Excitingly however, this kind of conscientious objection also encourages solidarity between workers and individuals – as opposed to people who see themselves as soldiers – as it did between Scotland and Chile. This field of activism is an interesting avenue to explore, especially perhaps for conscientious objection movements who have previously worked with members of the armed forces.

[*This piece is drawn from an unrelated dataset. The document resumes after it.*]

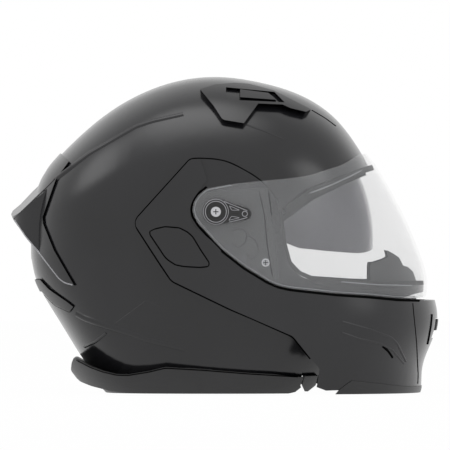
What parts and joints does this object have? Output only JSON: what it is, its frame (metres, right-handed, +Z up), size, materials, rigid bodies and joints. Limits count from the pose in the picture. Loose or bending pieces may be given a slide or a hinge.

If conscientious objection is about knocking out the labour pillar of war that make war possible, then civilian conscientious objectors will now be crucial, too.5
1. For more on Hannah's background, see Chapter 1: Conscientious Objection in History'.
2. Gardiner, Karen 2015, 'Nae Pasaran' Shares the Story of Scottish Laborers Standing Against Chile's Pinochet Regime', Vice [online] 21 April, <http://www.vice.com/read/nae-pasaran-shares-an-untold-story-of-chilean-solidarity-41>, accessed 12th June 2015.
3. Although the union itself didn't make a supportive statement, many members of the International Longshore and Warehouse Union respected the 'Block the Boat' picket in Oakland, USA, in August 2014 and refused to unload a cargo from Israel's largest shipping company, ZIM. The action was protesting the Israeli bombardment of Gaza, and a response to a direct appeal by Palestinian trade union groups.
4. Twenty children and six adults were killed in Newtown, Connecticut. (Helmore, Edward 2012, 'Gunmakers' town in crisis after shootings', The Guardian [online] 22 December <http://www.theguardian.com/world/2012/dec/22/gunmakers-town-crisis-shootings>, accessed 12th June 2015).
5. One example we found is the group IntelExit, whose website https://www.intelexit.org/ contains an automatic resignation letter generator for those working for intelligence agencies. An example includes: 'The intelligence agency I work for has...lost its moral compass, violates fundamental freedom or democratic principles or abuses the idea of “national security“ in order to justify violations of the constitution.' They also encourage people to leave these agencies and gives reasons for doing so, online and with large bill boards and flyering outside the offices of intelligence services.